Только для девочек | страница 32
Я не знаю, почему Олимпиада Семеновна догадалась, о чем я хочу, но не решаюсь спросить. Может быть, по глазам? Но она прервала себя, покачала головой:
— Нет, ранение у него оказалось, к счастью… или к несчастью? неопасным. Вернее, не очень опасным.
— Как это — к несчастью?
— Мы приехали в Уфу, в дороге мы много разговаривали, потом переписывались, он присылал мне свои новые стихи. Его вылечили. По состоянию здоровья он должен был продолжать службу в тыловой части. Но он был поэтом. И сумел добиться, сумел убедить врачей и начальство отправить его во фронтовую часть. И погиб уже в конце войны, в Венгрии, в боях на озере Балатон. Я никогда не была в Сталинграде, но в Венгрии на озере Балатон побывала. Совсем недавно. В прошлом году. Там теперь курорт.
— А стихи? — спросила я. — Что с его стихами?
— Они изданы, Оля. Маленькая такая книжечка. У меня есть несколько экземпляров. И я тебе ее подарю. Сейчас же.
Олимпиада Семеновна ушла и вскоре вернулась с маленькой тонкой книжкой в бумажном переплете голубого цвета. Я раскрыла обложку. Четко и крупно там было написано: «Оле Алексеевой на добрую память об Августе Иванове». Но дата была не сегодняшняя. Олимпиада Семеновна надписала мне эту книжку несколько дней назад.
Когда Олимпиада Семеновна ушла в соседнюю палату, — сквозь окно в стене было видно, что девочки машут руками, что-то у них там случилось, — Вика прищурилась и сказала своим негромким, сипловатым красивым голосом:
— Три ха-ха! Эта старая мымра туда же лезет.
— Куда? — не поняла я. Я сразу даже не поняла, что это она об Олимпиаде Семеновне.
— В воспитатели. Это ведь она не тебя, а меня воспитывала. Для меня всю эту бодягу разводила.
Ну, знаете!.. Олимпиада Семеновна, действительно, разговаривала чуть громче, чем обычно, так, что Вике, отвернувшейся к окну на своей кровати, все было слышно.
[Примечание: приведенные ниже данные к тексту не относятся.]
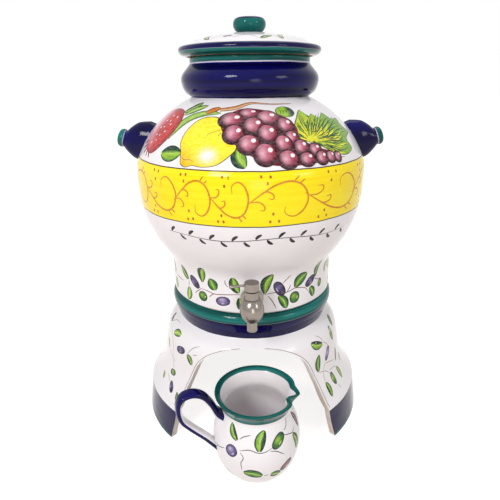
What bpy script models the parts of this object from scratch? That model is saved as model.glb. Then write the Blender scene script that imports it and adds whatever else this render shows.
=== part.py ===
"""Glazed oil jar on an arched stand, with a lift-off lid, a steel tap and a pouring jug.

Lengths are in metres, +Z is up and the tap faces -Y. The floor is at zero height, and the
origin lies under the middle of the whole set. Radii and heights of each pot are chained from
the sizes below, so a pot that grows carries what stands on it and what fits into it.
"""

import math

import bmesh
import bpy
from mathutils import Vector

# Shared clearances and the number of sides of round pieces
TOUCH_GAP = 0.0003
CUT_OVERRUN = 0.006
MERGE_DISTANCE = 0.000001
POT_SIDES = 40
LID_SIDES = 32
JUG_SIDES = 40
KNOB_SIDES = 24
TAP_SIDES = 20
SMALL_SIDES = 16
ROD_SIDES = 12
OVAL_SIDES = 16
SHARP_ANGLE = math.radians(40)

# Jar: a globe on a straight foot, with a spigot that drops into the stand's collar
JAR_SPIGOT_RADIUS = 0.095
JAR_SPIGOT_HEIGHT = 0.0242
JAR_RECESS_INSET = 0.011
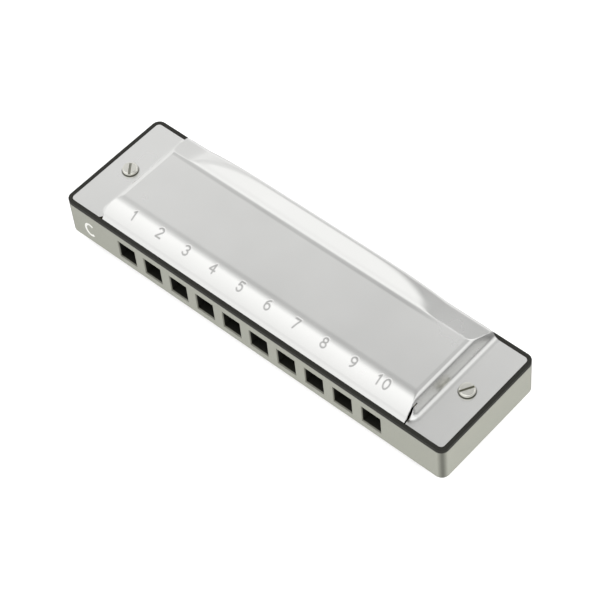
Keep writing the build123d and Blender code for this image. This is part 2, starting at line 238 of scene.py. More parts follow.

— И замуж она не вышла, — зло прищурившись, продолжала Вика, — не потому, что поперек себя толще, а потому, что решила быть верной до гроба. С этой своей хорошенькой шейкой.
— Как ты можешь? — мне хотелось заплакать от злости и бессилия. — Что ты выдумываешь? И совсем она не была толстой, раз этот поэт сказал, что у нее шейка, а не шея. Поэты в этом понимают. Я имею в виду — в словах. И толстых тоже иногда очень любят. Да и при чем здесь это? Ведь он погиб на фронте!
— Погиб, — согласилась Вика. — Только я не хочу, чтобы мне тыкали в нос всю эту верность, и всю эту чистую, невинную любовь, и весь этот треп. Ты — как Юлька. — Юлька смотрела на нас во все глаза. — Ты, как она, ничего не понимаешь. Но ты еще вырастешь и узнаешь, что такое любовь, и какая она на самом деле.